Partir d’eux, c'est s'intéresser à cet acte fou, amoureux, poétique, mais aussi à qui ils sont. Leur parole m'intéresse car elle est à la fois intime et sociale : elle dit beaucoup de notre monde, peut‐être en train de s'écrouler ou du moins de se transformer. En témoignent le printemps arabe, le mouvement des indignés, la crise économique qui menace la solvabilité des Etats…


Le plateau évoque un lieu de vie quotidien, où se déroulent des scènes de vie ordinaires parmi du mobilier réel et des objets banals, tout en convoquant ce que la prouesse peut amener "d'extra‐ordinaire", de non figuratif. Quel sens donnez‐vous à ce contraste‐là ?


Le décor est un appartement fonctionnel où chaque chose a sa place. Dans cette banalité bien ordonnée, nous quêtons l'extraordinaire, le sublime, nous cherchons un peu d'humanité. Ce décor s’inscrit plus dans le courant hyperréaliste que naturaliste. L'espace circulaire du cirque, focus de tous les regards à 360°, est un lieu d'exposition, qui donne à lire l’époque actuelle. La surexposition des objets et des corps du monde le donne à lire autrement.


Le plateau tournant se meut dans un sens ou dans l’autre et induit un rapport au temps différent : le cercle, clos sur lui‐même, sans début ni fin, d’une part n’autorise pas les entrées‐sorties à "cour" ou à "jardin" comme sur une scène frontale mais abolit ce hors champ, et, d'autre part, n’offre plus de cadre fixe au regard. Or, vos mises en scène travaillent habituellement beaucoup l’image, le cadre, la direction du regard du spectateur. Comment l'espace circulaire influe‐t‐il sur la dramaturgie ?


Lorsque je me suis frotté pour la première fois à la piste, je me suis précisément heurté à des problèmes de construction d'images, de cadres. Comment orienter le regard, architecturer des déplacements dans un espace extrêmement libre où tout appelle à la mobilité, à la circularité ? Mon approche emprunte plutôt au vocabulaire cinématographique : cadrage, montage, séquences… Au cirque, c’était presque impossible. En revanche, je pouvais travailler sur la temporalité, sur le mouvement cyclique, la répétition, la variation, sur l’exposition totale et donc la liberté du regard et la responsabilité du point de vue. Le plateau tournant permet cette circulation et donne à voir ce qui s'y fait dans toutes ses dimensions simultanément. Cette scène circulaire autorise une dramaturgie qui l’est tout autant et dévoile un monde fragmenté, qui déroule les événements, rembobine, s'arrête, se répète… Je retrouve une construction qui rappelle le banc de montage. Le spectacle est construit comme une explosion : tout se met à voler en éclats, comme le monde, tel qu'il est organisé aujourd'hui, peut se désorganiser...
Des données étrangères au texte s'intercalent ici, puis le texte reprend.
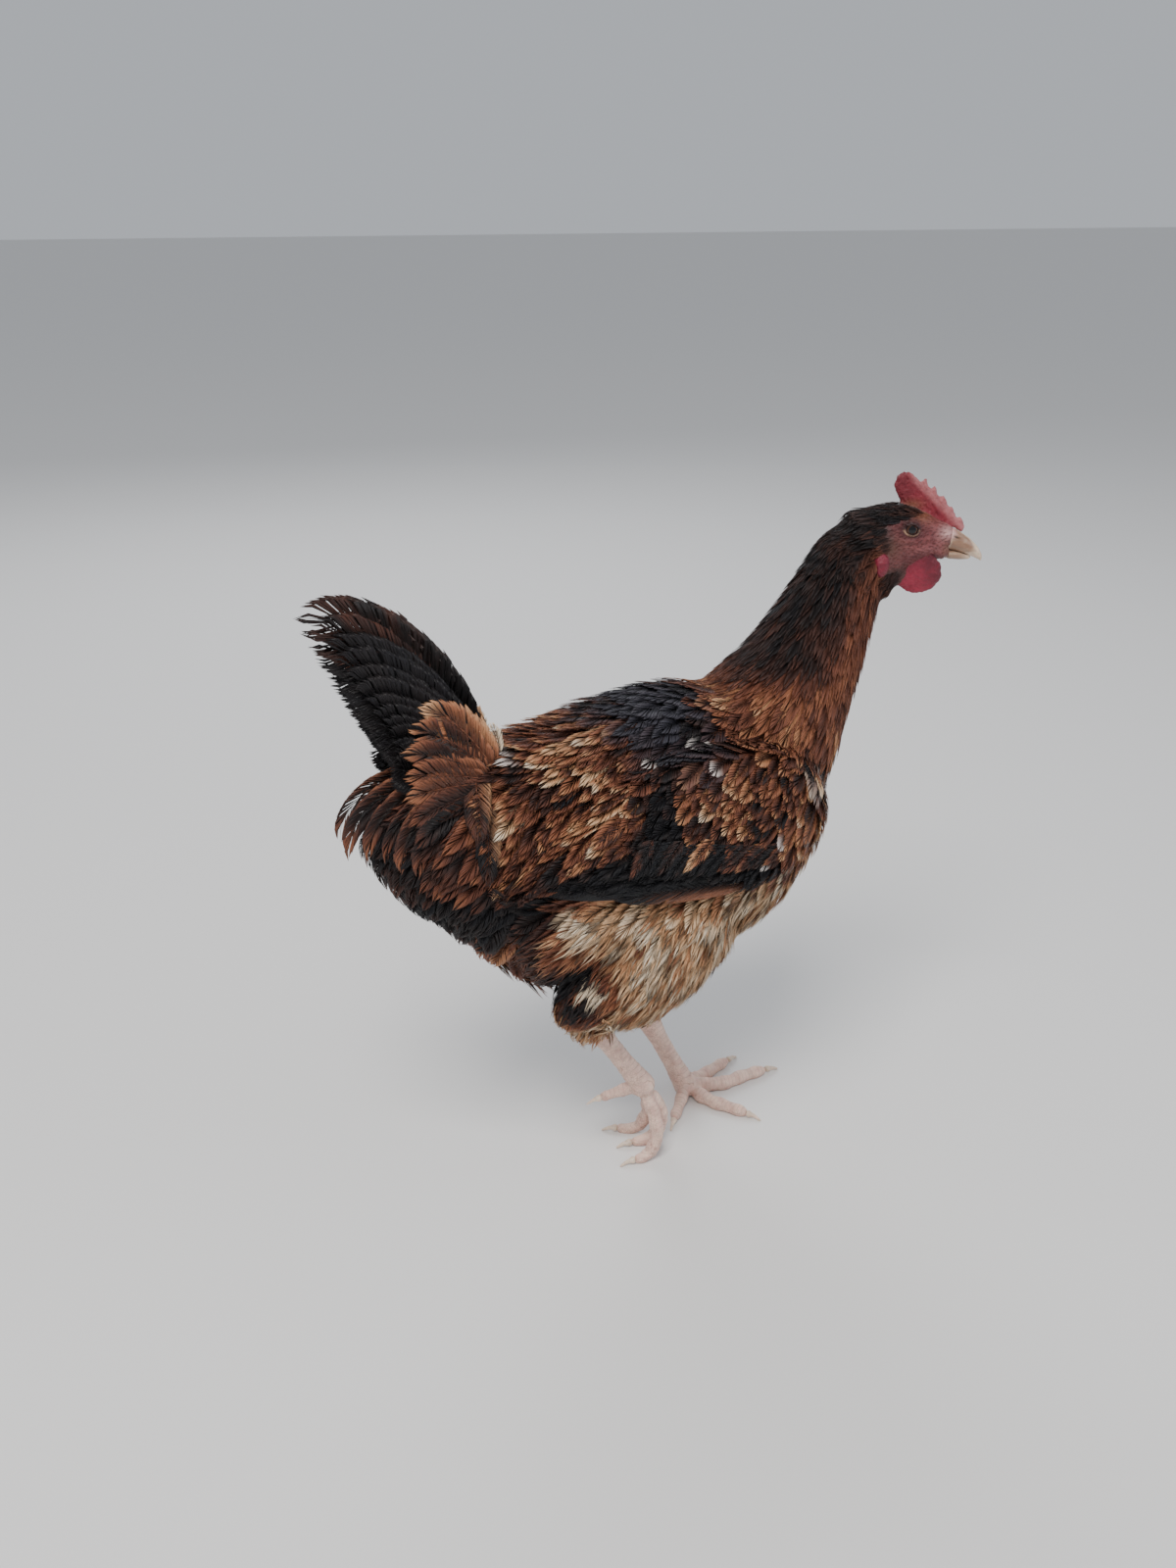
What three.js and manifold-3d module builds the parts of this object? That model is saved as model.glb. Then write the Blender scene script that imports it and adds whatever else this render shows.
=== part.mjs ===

Quel est le processus de création avec les jeunes artistes ?


Nous avons travaillé à partir d’improvisations dans l’espace, avec toute l’équipe de création, dès le début. Le décor pose un contexte, propose des situations à mettre en jeu. Ils y répondent avec leur propre pratique circassienne, mais aussi avec leur personnalité, leurs questionnements, leurs propos, en écoute les uns des autres. Un tel processus d’écriture, qui s’invente à même le plateau, les amène à interroger leur discipline, leur excellence, pour l’intégrer dans la dramaturgie, à composer en résonance avec les autres créateurs. Il fait appel au point de vue de chacun sur ce qui est en train de se construire, donc à leur responsabilité, en tant qu’auteur de leurs propositions, en tant que citoyen. Cette conception du protocole de création traduit pour moi un positionnement politique car la question du "comment créer ensemble" renvoie à celle du "comment vivre ensemble". L’oeuvre se tisse ainsi, au jour le jour, dans le partage de nos réflexions, de nos révoltes, de nos émotions… de nos émerveillements.


Entretien réalisé le 12 octobre 2011 par Gwénola David (directrice ajointe du Cnac en charge de la pédagogie et du développement artistique).